Task prompt =
Quote exactly, and only, the lines from the one with "doc.recompute()" down to the one with "imported = [obj", both included.

Collected material =
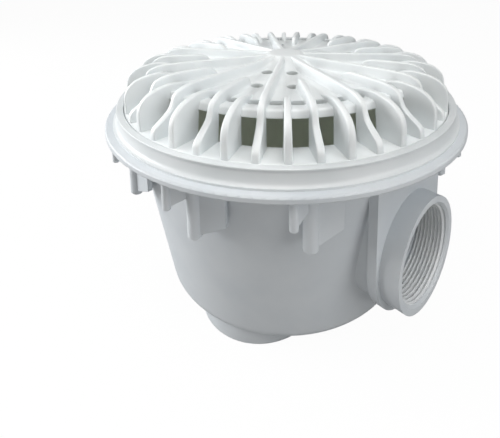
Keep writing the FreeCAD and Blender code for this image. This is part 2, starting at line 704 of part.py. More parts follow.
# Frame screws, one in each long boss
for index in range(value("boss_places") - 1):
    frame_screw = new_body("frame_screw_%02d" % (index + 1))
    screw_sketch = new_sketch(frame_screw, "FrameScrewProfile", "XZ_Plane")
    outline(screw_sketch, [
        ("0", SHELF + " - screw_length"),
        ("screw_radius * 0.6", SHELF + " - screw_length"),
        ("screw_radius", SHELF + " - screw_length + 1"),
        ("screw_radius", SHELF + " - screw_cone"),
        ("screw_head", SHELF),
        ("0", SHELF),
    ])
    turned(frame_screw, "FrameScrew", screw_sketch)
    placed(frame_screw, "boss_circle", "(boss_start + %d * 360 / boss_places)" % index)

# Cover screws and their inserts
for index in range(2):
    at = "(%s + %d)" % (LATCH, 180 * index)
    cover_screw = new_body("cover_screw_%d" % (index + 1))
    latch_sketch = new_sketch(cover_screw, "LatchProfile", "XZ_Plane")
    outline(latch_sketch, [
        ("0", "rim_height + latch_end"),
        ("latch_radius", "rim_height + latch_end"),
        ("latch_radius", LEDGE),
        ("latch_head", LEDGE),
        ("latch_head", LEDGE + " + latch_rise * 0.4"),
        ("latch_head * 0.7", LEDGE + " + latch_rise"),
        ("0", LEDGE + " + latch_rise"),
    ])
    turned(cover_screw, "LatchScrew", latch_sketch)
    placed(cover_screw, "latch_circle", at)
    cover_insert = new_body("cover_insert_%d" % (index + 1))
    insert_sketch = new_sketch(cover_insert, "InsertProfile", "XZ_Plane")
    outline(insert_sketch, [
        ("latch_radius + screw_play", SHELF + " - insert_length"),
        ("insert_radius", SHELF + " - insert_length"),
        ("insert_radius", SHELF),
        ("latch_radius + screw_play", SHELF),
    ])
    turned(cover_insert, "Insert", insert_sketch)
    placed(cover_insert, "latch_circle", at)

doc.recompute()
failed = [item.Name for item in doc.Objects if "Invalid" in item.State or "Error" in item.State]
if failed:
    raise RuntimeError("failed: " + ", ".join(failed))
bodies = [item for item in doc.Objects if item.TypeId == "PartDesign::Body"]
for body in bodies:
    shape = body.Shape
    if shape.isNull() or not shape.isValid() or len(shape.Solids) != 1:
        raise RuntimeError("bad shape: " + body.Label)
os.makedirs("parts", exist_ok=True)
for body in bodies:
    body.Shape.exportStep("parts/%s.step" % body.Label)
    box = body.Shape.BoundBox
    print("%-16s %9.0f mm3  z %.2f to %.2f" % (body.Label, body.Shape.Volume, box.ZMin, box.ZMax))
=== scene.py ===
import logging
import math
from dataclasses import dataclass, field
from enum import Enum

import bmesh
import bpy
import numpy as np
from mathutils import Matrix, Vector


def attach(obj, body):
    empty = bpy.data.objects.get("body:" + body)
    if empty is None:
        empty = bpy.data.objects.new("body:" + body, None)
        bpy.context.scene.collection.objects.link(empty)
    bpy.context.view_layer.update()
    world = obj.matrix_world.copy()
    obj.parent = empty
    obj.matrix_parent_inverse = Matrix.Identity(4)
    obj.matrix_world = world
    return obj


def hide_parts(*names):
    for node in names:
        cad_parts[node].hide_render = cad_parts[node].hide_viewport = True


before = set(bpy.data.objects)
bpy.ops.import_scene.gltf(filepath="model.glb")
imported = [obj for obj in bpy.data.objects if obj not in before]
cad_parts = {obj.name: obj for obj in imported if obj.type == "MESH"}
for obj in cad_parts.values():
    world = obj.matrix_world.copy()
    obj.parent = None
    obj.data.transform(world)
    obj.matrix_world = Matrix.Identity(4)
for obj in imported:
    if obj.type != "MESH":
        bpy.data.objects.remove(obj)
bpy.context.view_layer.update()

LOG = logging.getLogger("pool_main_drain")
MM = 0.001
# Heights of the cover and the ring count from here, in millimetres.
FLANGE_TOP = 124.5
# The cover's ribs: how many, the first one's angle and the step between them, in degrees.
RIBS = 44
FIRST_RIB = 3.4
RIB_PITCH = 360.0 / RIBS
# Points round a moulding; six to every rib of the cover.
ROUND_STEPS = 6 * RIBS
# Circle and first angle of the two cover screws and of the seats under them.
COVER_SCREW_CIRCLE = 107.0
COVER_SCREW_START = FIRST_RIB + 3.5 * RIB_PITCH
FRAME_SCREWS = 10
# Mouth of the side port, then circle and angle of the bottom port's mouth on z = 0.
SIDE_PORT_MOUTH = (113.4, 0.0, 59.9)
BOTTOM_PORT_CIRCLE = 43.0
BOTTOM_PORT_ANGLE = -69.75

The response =
doc.recompute()
failed = [item.Name for item in doc.Objects if "Invalid" in item.State or "Error" in item.State]
if failed:
    raise RuntimeError("failed: " + ", ".join(failed))
bodies = [item for item in doc.Objects if item.TypeId == "PartDesign::Body"]
for body in bodies:
    shape = body.Shape
    if shape.isNull() or not shape.isValid() or len(shape.Solids) != 1:
        raise RuntimeError("bad shape: " + body.Label)
os.makedirs("parts", exist_ok=True)
for body in bodies:
    body.Shape.exportStep("parts/%s.step" % body.Label)
    box = body.Shape.BoundBox
    print("%-16s %9.0f mm3  z %.2f to %.2f" % (body.Label, body.Shape.Volume, box.ZMin, box.ZMax))
=== scene.py ===
import logging
import math
from dataclasses import dataclass, field
from enum import Enum

import bmesh
import bpy
import numpy as np
from mathutils import Matrix, Vector


def attach(obj, body):
    empty = bpy.data.objects.get("body:" + body)
    if empty is None:
        empty = bpy.data.objects.new("body:" + body, None)
        bpy.context.scene.collection.objects.link(empty)
    bpy.context.view_layer.update()
    world = obj.matrix_world.copy()
    obj.parent = empty
    obj.matrix_parent_inverse = Matrix.Identity(4)
    obj.matrix_world = world
    return obj


def hide_parts(*names):
    for node in names:
        cad_parts[node].hide_render = cad_parts[node].hide_viewport = True


before = set(bpy.data.objects)
bpy.ops.import_scene.gltf(filepath="model.glb")
imported = [obj for obj in bpy.data.objects if obj not in before]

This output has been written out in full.